▸ **Material provided**:

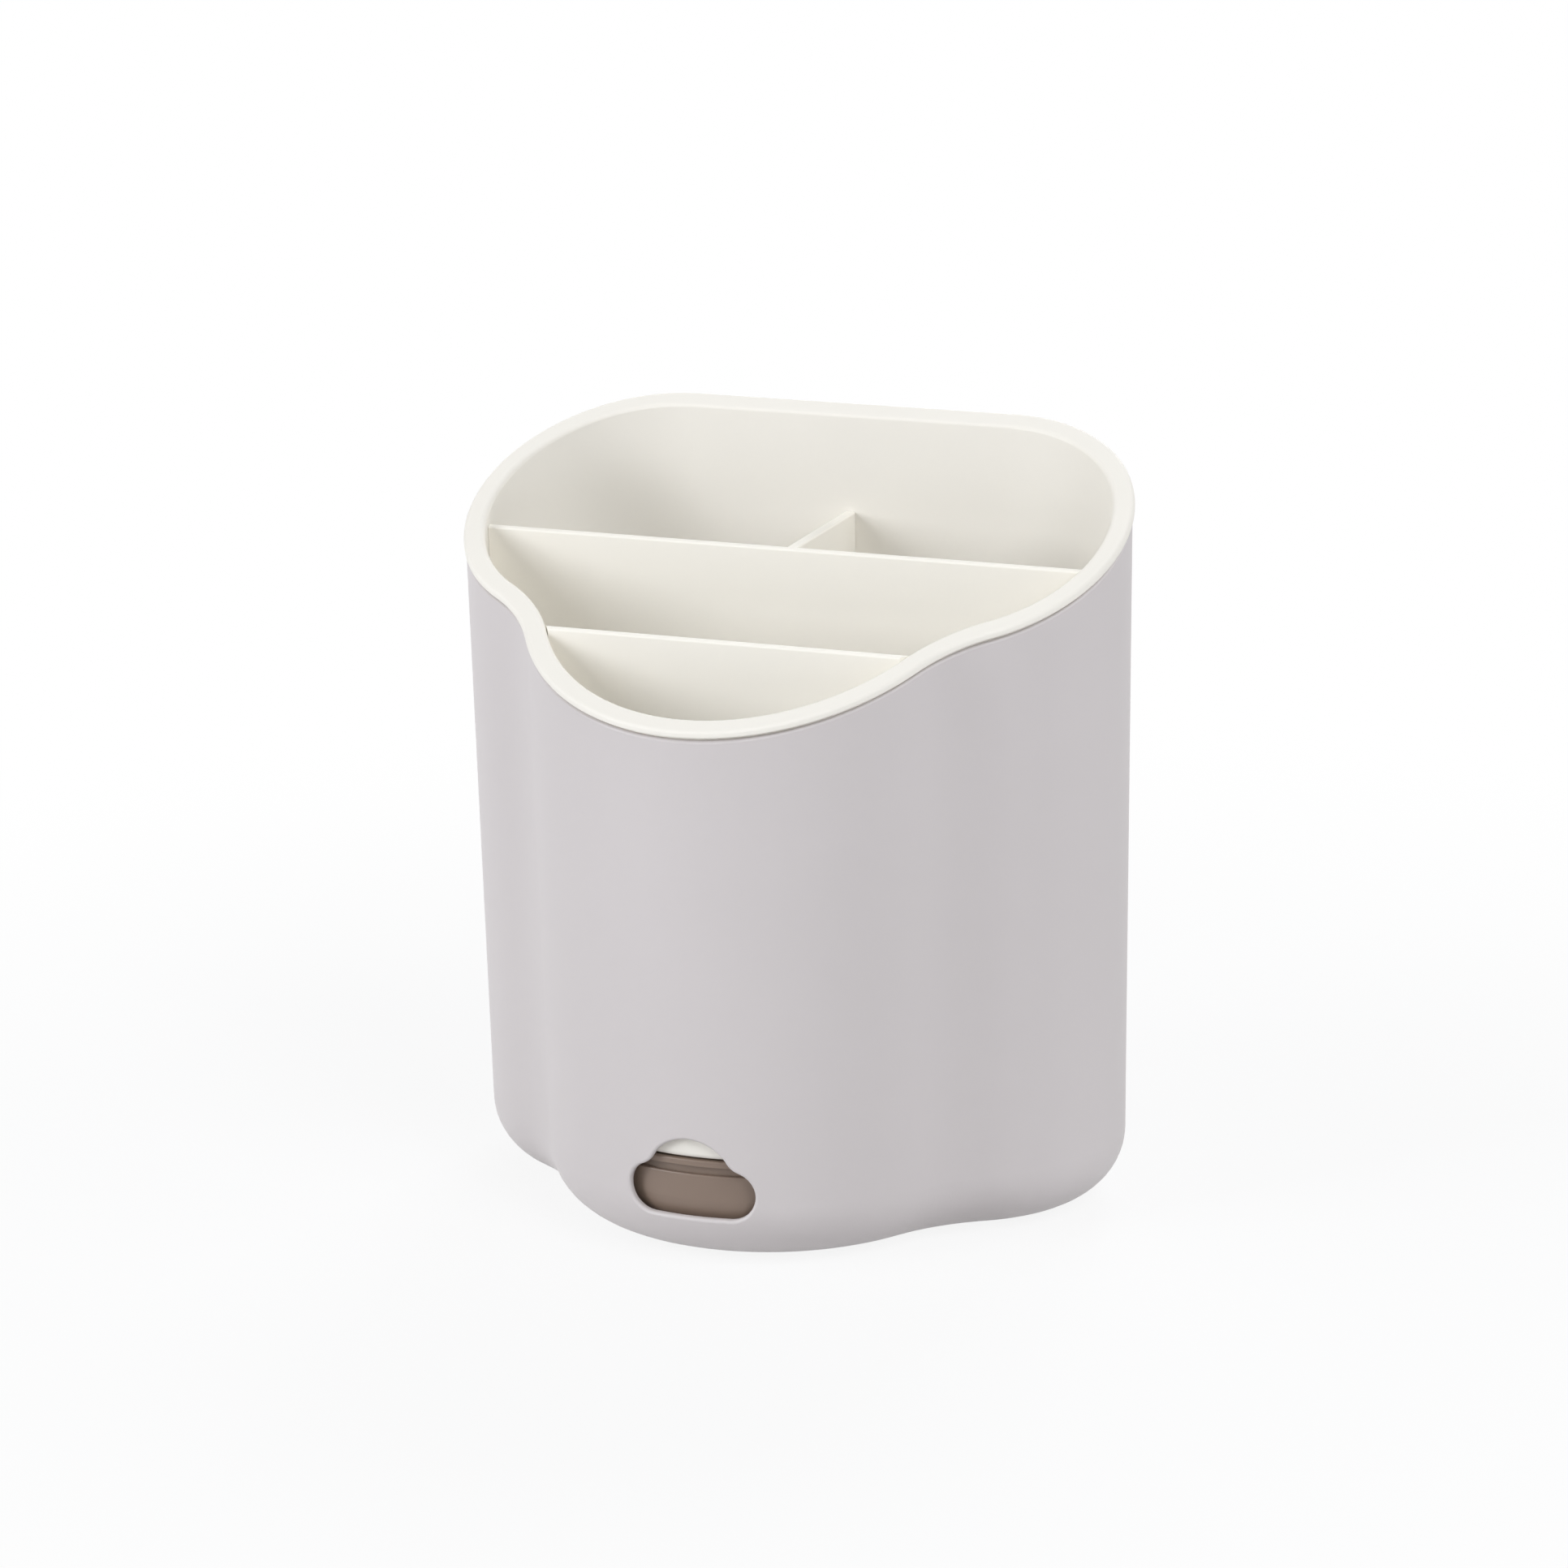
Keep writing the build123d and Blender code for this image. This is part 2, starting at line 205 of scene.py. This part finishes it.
def linear(shade: tuple[int, int, int], gain: float = 1.0) -> tuple[float, float, float, float]:
    """Linear colour of a screen colour.

    Args:
        shade: Red, green and blue, 0 to 255.
        gain: Factor on the linear colour.

    Returns:
        Linear red, green, blue and an alpha of 1.
    """
    parts = [(c / 255 / 12.92) if c <= 10 else ((c / 255 + 0.055) / 1.055) ** 2.4 for c in shade]
    return (parts[0] * gain, parts[1] * gain, parts[2] * gain, 1.0)


# ---------------------------------------------------------------------------------------------------
# Finishes


class MouldFace(Enum):
    """How the mould's steel was finished: width and depth of the grain that it leaves, in metres."""

    FINE_SPARK = (0.00042, 0.0000100)
    SATIN = (0.00090, 0.0000060)
    STONED = (0.00150, 0.0000040)

    @property
    def grain(self) -> float:
        """Width of one grain."""
        return self.value[0]

    @property
    def depth(self) -> float:
        """Height of the grain."""
        return self.value[1]


@dataclass(frozen=True)
class MouldedPlastic:
    """Injection-moulded plastic, coloured through, with the grain of its mould."""

    name: str
    shade: tuple[int, int, int]
    roughness: float
    face: MouldFace
    drift: float = 0.02
    drift_size: float = 0.045
    polish_size: float = 0.015
    sink_size: float = 0.03
    sink_depth: float = 0.00006
    roughness_spread: float = 0.08
    index: float = 1.5

    def material(self) -> bpy.types.Material:
        """Builds the material.

        Returns:
            Plastic whose tone and gloss drift slightly over the wall, under a fine grain.
        """
        shader = Shader(bpy.data.materials.new(self.name))
        drift = shader.noise(self.drift_size, 2.0)
        tone = shader.blend(drift, linear(self.shade, 1 - self.drift), linear(self.shade, 1 + self.drift))
        polish = shader.noise(self.polish_size, 3.0)
        roughness = self.roughness + self.roughness_spread * (polish - 0.5)
        swell = self.sink_depth * shader.noise(self.sink_size, 0.0)
        height = swell + self.face.depth * shader.noise(self.face.grain, 1.0)
        normal = shader.wire("ShaderNodeBump", {}, {"Strength": 1.0, "Distance": 1.0, "Height": height})
        return shader.finish(
            {"Base Color": tone, "Roughness": roughness, "IOR": self.index, "Normal": normal}
        )


@dataclass(frozen=True)
class PadRubber:
    """Soft grey rubber, matt, with a fine bloom."""

    name: str = "pad_rubber_matt"
    shade: tuple[int, int, int] = (150, 148, 146)
    roughness: float = 0.78
    bloom: float = 0.12
    grain: float = 0.0006
    grain_depth: float = 0.000012

    def material(self) -> bpy.types.Material:
        """Builds the material.

        Returns:
            Rubber with a blotchy bloom and a fine grain.
        """
        shader = Shader(bpy.data.materials.new(self.name))
        bloom = shader.noise(self.grain * 6, 3.0)
        tone = shader.blend(bloom, linear(self.shade, 1 - self.bloom), linear(self.shade, 1 + self.bloom))
        height = self.grain_depth * shader.noise(self.grain, 2.0)
        normal = shader.wire("ShaderNodeBump", {}, {"Strength": 1.0, "Distance": 1.0, "Height": height})
        roughness = self.roughness + self.bloom * (bloom - 0.5)
        return shader.finish({"Base Color": tone, "Roughness": roughness, "Normal": normal})


CASING_PLASTIC = MouldedPlastic("casing_plastic", (206, 200, 199), 0.46, MouldFace.FINE_SPARK, index=1.4)
LINER_PLASTIC = MouldedPlastic("liner_plastic", (240, 236, 227), 0.60, MouldFace.SATIN, index=1.4)
# The plates' white is the liner's white painted paler: painted light that brightens the dividers' faces.
DIVIDER_PLASTIC_PAINTED_PALER = MouldedPlastic("divider_plastic_painted_paler", (246, 242, 232), 0.55, MouldFace.SATIN, index=1.4)
TRAY_PLASTIC = MouldedPlastic("tray_plastic", (131, 113, 100), 0.38, MouldFace.STONED)
PAD_FINISH = PadRubber()


# ---------------------------------------------------------------------------------------------------
# Sub-assemblies


def dress(piece: bpy.types.Object, material: bpy.types.Material) -> None:
    """Gives a piece one material all over."""
    piece.data.materials.clear()
    piece.data.materials.append(material)
    log.info("%s dressed in %s", piece.name, material.name)


def add_disc(
    name: str, radius: float, low: float, high: float, centre: Vector, sides: int
) -> bpy.types.Object:
    """Adds an upright disc, as a primitive cylinder to be shaped further.

    Args:
        name: Name of the piece.
        radius: Its radius.
        low: Height of its underside.
        high: Height of its top.
        centre: Its middle, seen from above.
        sides: Number of sides of the cylinder.

    Returns:
        The piece, with its place in its mesh.
    """
    bpy.ops.object.select_all(action="DESELECT")
    middle = (centre.x, centre.y, (low + high) / 2)
    bpy.ops.mesh.primitive_cylinder_add(vertices=sides, radius=radius, depth=high - low, location=middle)
    piece = bpy.context.object
    piece.name = name
    bpy.ops.object.transform_apply(location=True, rotation=True, scale=True)
    return piece


def open_underside(piece: bpy.types.Object) -> None:
    """Goes into edit mode with only the faces of a piece's underside selected."""
    bpy.ops.object.mode_set(mode="EDIT")
    bpy.ops.mesh.select_mode(type="FACE")
    bpy.ops.mesh.select_all(action="DESELECT")
    mesh = bmesh.from_edit_mesh(piece.data)
    for face in mesh.faces:
        face.select_set(face.normal.z < -0.5)
    bmesh.update_edit_mesh(piece.data)


def close_and_smooth(piece: bpy.types.Object, bevel: float) -> None:
    """Leaves edit mode, rounds the sharp edges and shades the rest smooth.

    Args:
        piece: The piece that is in edit mode.
        bevel: Width of the rounding.
    """
    bpy.ops.object.mode_set(mode="OBJECT")
    rounding = piece.modifiers.new("edge_rounding", "BEVEL")
    rounding.width = bevel
    rounding.segments = 3
    rounding.limit_method = "ANGLE"
    rounding.angle_limit = math.radians(SHARP_CORNER)
    bpy.ops.object.modifier_apply(modifier=rounding.name)
    bpy.ops.object.shade_smooth_by_angle(angle=math.radians(SHARP_CORNER))


@dataclass
class OuterCasing:
    """Outer shell, with the mark of its mould's gate under the middle of its base."""

    node: str = "outer_casing"
    gate_radius: float = 2.2 * MM
    gate_rise: float = 0.25 * MM
    gate_sunk: float = 0.2 * MM
    gate_land: float = 0.7 * MM
    gate_dimple: float = 0.15 * MM
    gate_sides: int = 48
    edge_round: float = 0.06 * MM

    def build(self) -> None:
        """Dresses the shell and models the gate mark."""
        plastic = CASING_PLASTIC.material()
        dress(NODES[self.node], plastic)
        dress(self.gate_mark(), plastic)

    def gate_mark(self) -> bpy.types.Object:
        """Models the round gate mark, with a dimple where the sprue broke off.

        Returns:
            The gate mark.
        """
        low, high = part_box(self.node)
        middle = (low + high) / 2
        mark = add_disc(
            "casing_gate_mark",
            self.gate_radius,
            low.z - self.gate_rise,
            low.z + self.gate_sunk,
            middle,
            self.gate_sides,
        )
        open_underside(mark)
        bpy.ops.mesh.inset(thickness=self.gate_land)
        bpy.ops.mesh.inset(thickness=self.gate_dimple, depth=-self.gate_dimple)
        close_and_smooth(mark, self.edge_round)
        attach(mark, "casing")
        return mark


@dataclass
class LinerAndDividers:
    """Liner with its rim, and the thin plates that drop into it."""

    liner: str = "inner_liner"
    plates: tuple[str, ...] = ("long_divider", "front_divider", "short_divider")

    def build(self) -> None:
        """Dresses the liner in warm white and the plates in the same white, painted a little paler: painted
        light on their faces.
        """
        dress(NODES[self.liner], LINER_PLASTIC.material())
        plastic = DIVIDER_PLASTIC_PAINTED_PALER.material()
        for name in self.plates:
            dress(NODES[name], plastic)


@dataclass
class DripTray:
    """Tray on the casing's floor."""

    node: str = "drip_tray"

    def build(self) -> None:
        """Dresses the tray."""
        dress(NODES[self.node], TRAY_PLASTIC.material())


@dataclass
class AntiSlipPads:
    """Round rubber pads under the casing, with rings cut in the face that they stand on."""

    nodes: tuple[str, ...] = ("back_left_pad", "back_right_pad", "front_left_pad", "front_right_pad")
    sides: int = 96
    rings: int = 2
    land: float = 1.3 * MM
    groove: float = 0.7 * MM
    groove_depth: float = 0.4 * MM
    groove_draft: float = 0.1 * MM
    edge_round: float = 0.15 * MM

    def build(self) -> None:
        """Models one pad and copies it to the place of each."""
        rubber = PAD_FINISH.material()
        first = self.model()
        pads = [first] + [self.copy(first, name) for name in self.nodes[1:]]
        for pad, name in zip(pads, self.nodes):
            dress(pad, rubber)
            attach(pad, "casing")
            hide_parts(name)

    def model(self) -> bpy.types.Object:
        """Models the first pad.

        Returns:
            The pad.
        """
        low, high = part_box(self.nodes[0])
        radius = (high.x - low.x) / 2
        pad = add_disc(f"{self.nodes[0]}_ringed", radius, low.z, high.z, (low + high) / 2, self.sides)
        open_underside(pad)
        for _ in range(self.rings):
            bpy.ops.mesh.inset(thickness=self.land)
            bpy.ops.mesh.inset(thickness=self.groove_draft, depth=-self.groove_depth)
            bpy.ops.mesh.inset(thickness=self.groove)
            bpy.ops.mesh.inset(thickness=self.groove_draft, depth=self.groove_depth)
        close_and_smooth(pad, self.edge_round)
        return pad

    def copy(self, first: bpy.types.Object, name: str) -> bpy.types.Object:
        """Copies the first pad, with a mesh of its own, to the place of a node.

        Args:
            first: The pad that is copied.
            name: The node whose place the copy takes.

        Returns:
            The copy.
        """
        pad = first.copy()
        pad.data = first.data.copy()
        pad.name = f"{name}_ringed"
        bpy.context.scene.collection.objects.link(pad)
        pad.data.transform(Matrix.Translation(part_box(name)[0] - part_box(self.nodes[0])[0]))
        return pad


# ---------------------------------------------------------------------------------------------------
# Camera and studio


def direction(azimuth: float, elevation: float) -> Vector:
    """Unit vector towards a place around the holder.

    Args:
        azimuth: Degrees from straight in front, positive to the right.
        elevation: Degrees above the table.

    Returns:
        The vector, pointing away from the holder.
    """
    turn = math.radians(azimuth)
    rise = math.radians(elevation)
    return Vector((math.sin(turn) * math.cos(rise), -math.cos(turn) * math.cos(rise), math.sin(rise)))


@dataclass
class ViewCamera:
    """The camera, from the front right and a little above."""

    azimuth: float = 22.3176
    elevation: float = 16.0371
    roll: float = -1.164
    lens_mm: float = 134.16
    distance: float = 1.2738
    target: tuple[float, float, float] = (0.0, 0.006928, 0.091946)

    def build(self) -> bpy.types.Object:
        """Makes the camera and gives it to the scene.

        Returns:
            The camera.
        """
        data = bpy.data.cameras.new("view_camera")
        data.lens = self.lens_mm
        data.sensor_width = 36.0
        data.sensor_fit = "HORIZONTAL"
        camera = bpy.data.objects.new("view_camera", data)
        bpy.context.scene.collection.objects.link(camera)
        back = direction(self.azimuth, self.elevation)
        level = Vector((math.cos(math.radians(self.azimuth)), math.sin(math.radians(self.azimuth)), 0.0))
        upright = back.cross(level)
        roll = math.radians(self.roll)
        right = level * math.cos(roll) + upright * math.sin(roll)
        up = upright * math.cos(roll) - level * math.sin(roll)
        turned = Matrix((right, up, back)).transposed().to_4x4()
        turned.translation = Vector(self.target) + back * self.distance
        camera.matrix_world = turned
        bpy.context.scene.camera = camera
        return camera


@dataclass(frozen=True)
class Softbox:
    """A lamp behind a square diffuser, aimed at the holder."""

    name: str
    azimuth: float
    elevation: float
    strength: float
    side: float = 1.25
    distance: float = 4.0
    aim: float = 0.09
    tint: tuple[float, float, float] = (0.975, 1.0, 1.045)

    def build(self) -> bpy.types.Object:
        """Makes the lamp. A strength of 1 alone shows a colour that faces it as it is written.

        Returns:
            The lamp.
        """
        data = bpy.data.lights.new(self.name, "AREA")
        data.shape = "SQUARE"
        data.size = self.side
        data.energy = self.strength * math.pi**2 * self.distance**2
        data.color = self.tint
        lamp = bpy.data.objects.new(self.name, data)
        bpy.context.scene.collection.objects.link(lamp)
        away = direction(self.azimuth, self.elevation)
        lamp.rotation_mode = "QUATERNION"
        lamp.rotation_quaternion = away.to_track_quat("Z", "Y")
        lamp.location = Vector((0.0, 0.0, self.aim)) + away * self.distance
        lamp.visible_camera = False
        return lamp


@dataclass
class Studio:
    """Pale table, white surround and soft lamps."""

    table_size: float = 8.0
    table_white: float = 0.75
    shadow_share: float = 0.12
    shadow_near: float = 0.12
    shadow_far: float = 0.42
    ambient: float = 0.17
    ambient_tint: tuple[float, float, float, float] = (1.0, 0.98, 0.94, 1.0)
    lamps: tuple[Softbox, ...] = (
        Softbox("left_key_low", -45.0, 12.0, 0.30),
        Softbox("left_key_high", -45.0, 30.0, 0.20),
        Softbox("left_side", -65.0, 30.0, 0.13),
        Softbox("right_fill_low", 48.0, 30.0, 0.25),
        Softbox("right_fill_high", 62.0, 50.0, 0.26),
        Softbox("right_side", 95.0, 30.0, 0.13),
        Softbox("back_high", 180.0, 40.0, 0.24),
        Softbox("back_low", 195.0, 20.0, 0.24),
    )

    def build(self) -> None:
        """Makes the table, the surround and the lamps."""
        self.table()
        self.surround()
        for lamp in self.lamps:
            lamp.build()
        bpy.context.scene.view_settings.view_transform = "Standard"

    def table(self) -> None:
        """Makes the table top, a white sheet that keeps a soft shadow around the holder."""
        bpy.ops.object.select_all(action="DESELECT")
        bpy.ops.mesh.primitive_plane_add(size=self.table_size)
        top = bpy.context.object
        top.name = "table_top"
        paper = bpy.data.materials.new("table_paper")
        shader = Shader(paper)
        diffuse = shader.wire(
            "ShaderNodeBsdfDiffuse", {}, {"Color": (self.table_white, self.table_white, self.table_white, 1)}
        )
        white = shader.wire("ShaderNodeEmission", {}, {"Color": (1, 1, 1, 1), "Strength": 1.0})
        away = shader.wire("ShaderNodeVectorMath", {"operation": "LENGTH"}, {0: shader.place()}, "Value")
        fade = {"From Min": self.shadow_near, "From Max": self.shadow_far, "To Min": 1.0, "To Max": 0.0}
        near = shader.wire(
            "ShaderNodeMapRange", {"interpolation_type": "SMOOTHSTEP"}, {"Value": away, **fade}
        )
        share = shader.seen_plain() * (1 - self.shadow_share * near)
        mixed = shader.wire("ShaderNodeMixShader", {}, {0: share, 1: diffuse, 2: white})
        shader.node("ShaderNodeOutputMaterial", {}, {"Surface": mixed})
        dress(top, paper)

    def surround(self) -> None:
        """Makes the white surround, which lights the holder only with its ambient level."""
        world = bpy.data.worlds.new("surround")
        bpy.context.scene.world = world
        shader = Shader(world)
        plain = shader.seen_plain()
        strength = self.ambient + (1 - self.ambient) * plain
        colour = shader.blend(plain, self.ambient_tint, (1, 1, 1, 1))
        backdrop = shader.wire("ShaderNodeBackground", {}, {"Color": colour, "Strength": strength})
        shader.node("ShaderNodeOutputWorld", {}, {"Surface": backdrop})


def main() -> None:
    """Builds the holder, the camera and the studio."""
    logging.basicConfig(level=logging.INFO, format="%(name)s: %(message)s")
    ViewCamera().build()
    Studio().build()
    for part in (OuterCasing(), LinerAndDividers(), DripTray(), AntiSlipPads()):
        part.build()
        log.info("%s built", type(part).__name__)


if __name__ == "__main__":
    main()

▸ **What needs to be done**:
From the opening line of the data above through the line that contains "coloured through, with", please print each line as it stands and only those lines.

▸ **Answer to this problem**:
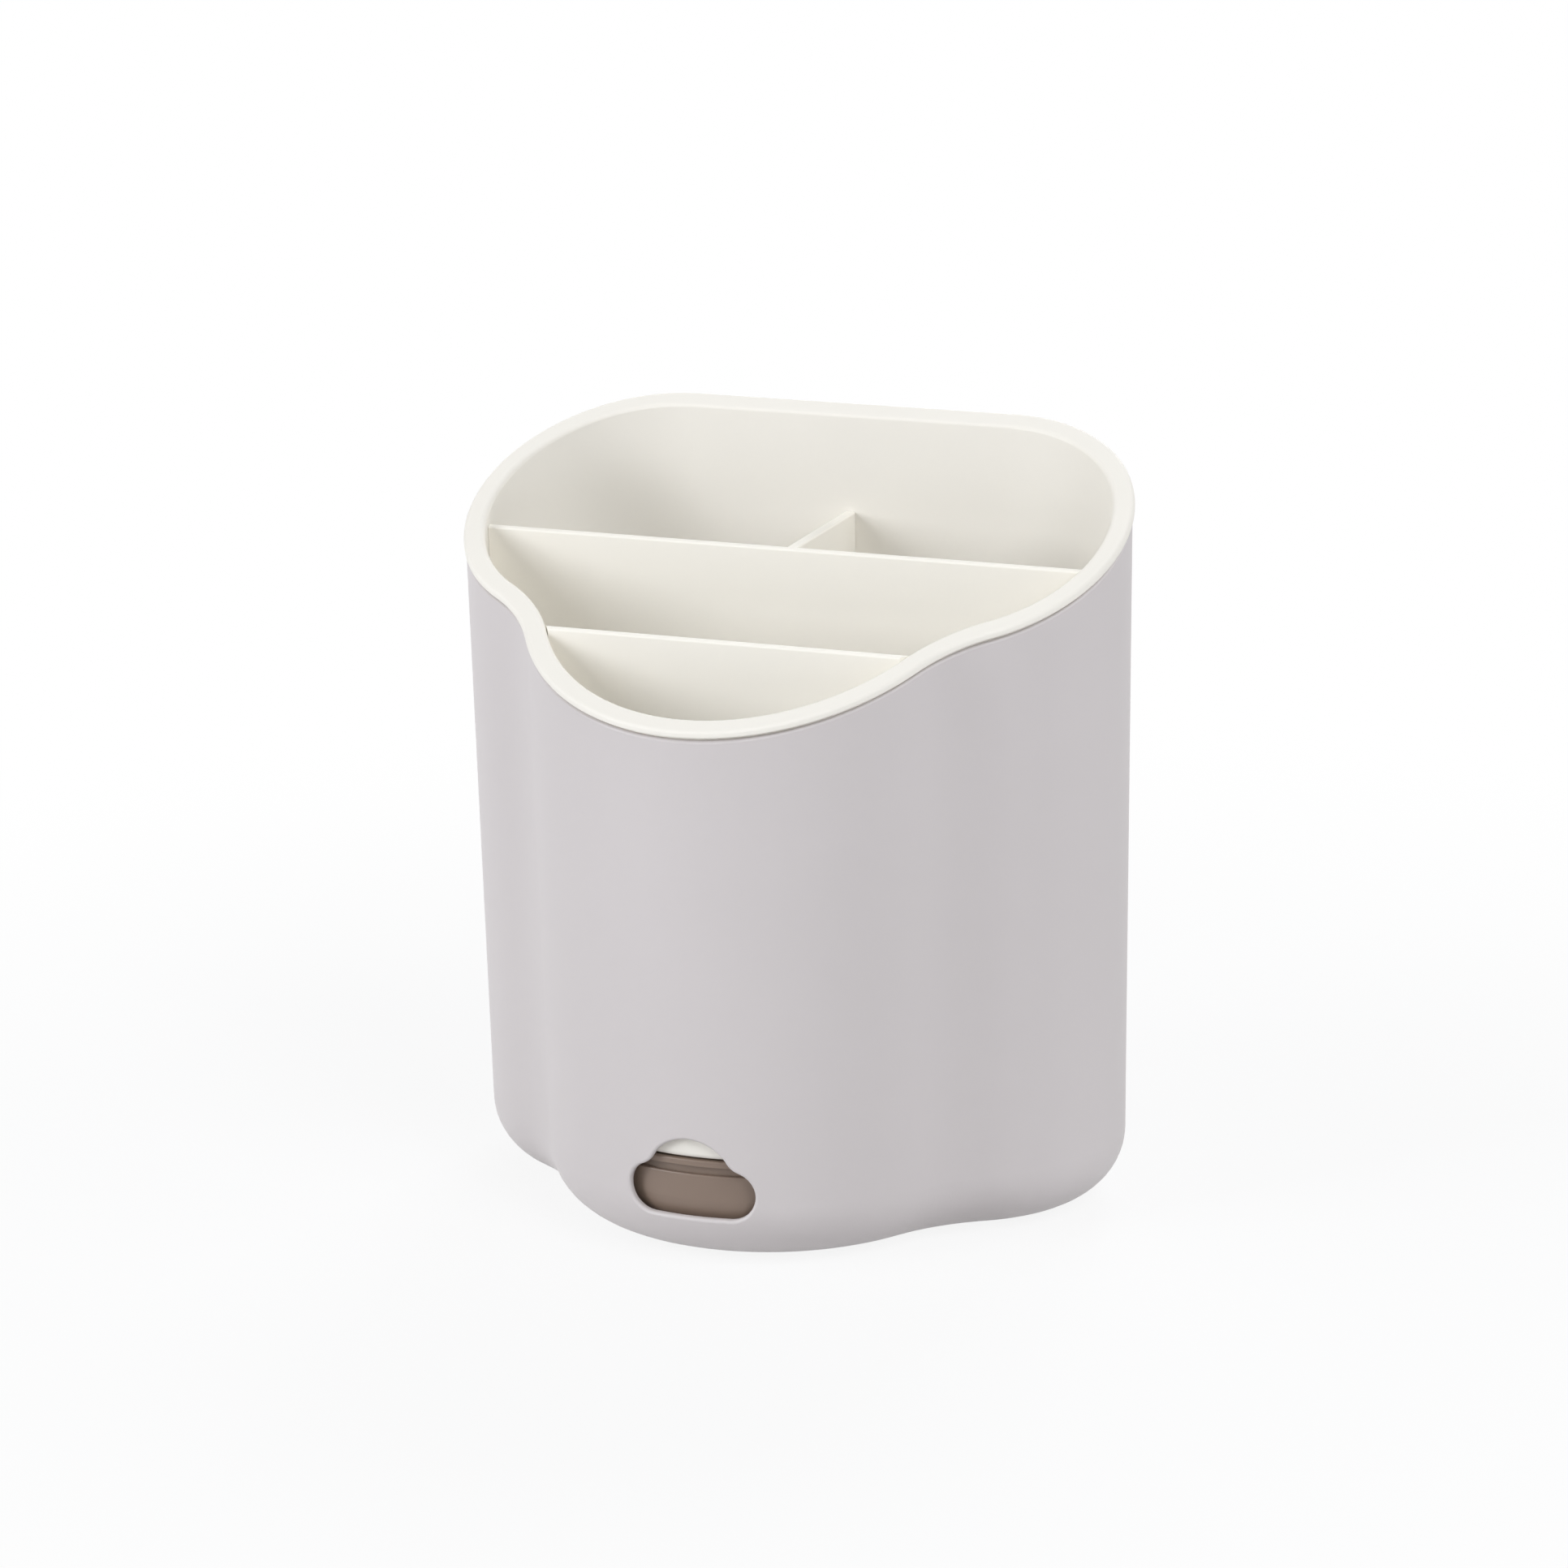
Keep writing the build123d and Blender code for this image. This is part 2, starting at line 205 of scene.py. This part finishes it.
def linear(shade: tuple[int, int, int], gain: float = 1.0) -> tuple[float, float, float, float]:
    """Linear colour of a screen colour.

    Args:
        shade: Red, green and blue, 0 to 255.
        gain: Factor on the linear colour.

    Returns:
        Linear red, green, blue and an alpha of 1.
    """
    parts = [(c / 255 / 12.92) if c <= 10 else ((c / 255 + 0.055) / 1.055) ** 2.4 for c in shade]
    return (parts[0] * gain, parts[1] * gain, parts[2] * gain, 1.0)


# ---------------------------------------------------------------------------------------------------
# Finishes


class MouldFace(Enum):
    """How the mould's steel was finished: width and depth of the grain that it leaves, in metres."""

    FINE_SPARK = (0.00042, 0.0000100)
    SATIN = (0.00090, 0.0000060)
    STONED = (0.00150, 0.0000040)

    @property
    def grain(self) -> float:
        """Width of one grain."""
        return self.value[0]

    @property
    def depth(self) -> float:
        """Height of the grain."""
        return self.value[1]


@dataclass(frozen=True)
class MouldedPlastic:
    """Injection-moulded plastic, coloured through, with the grain of its mould."""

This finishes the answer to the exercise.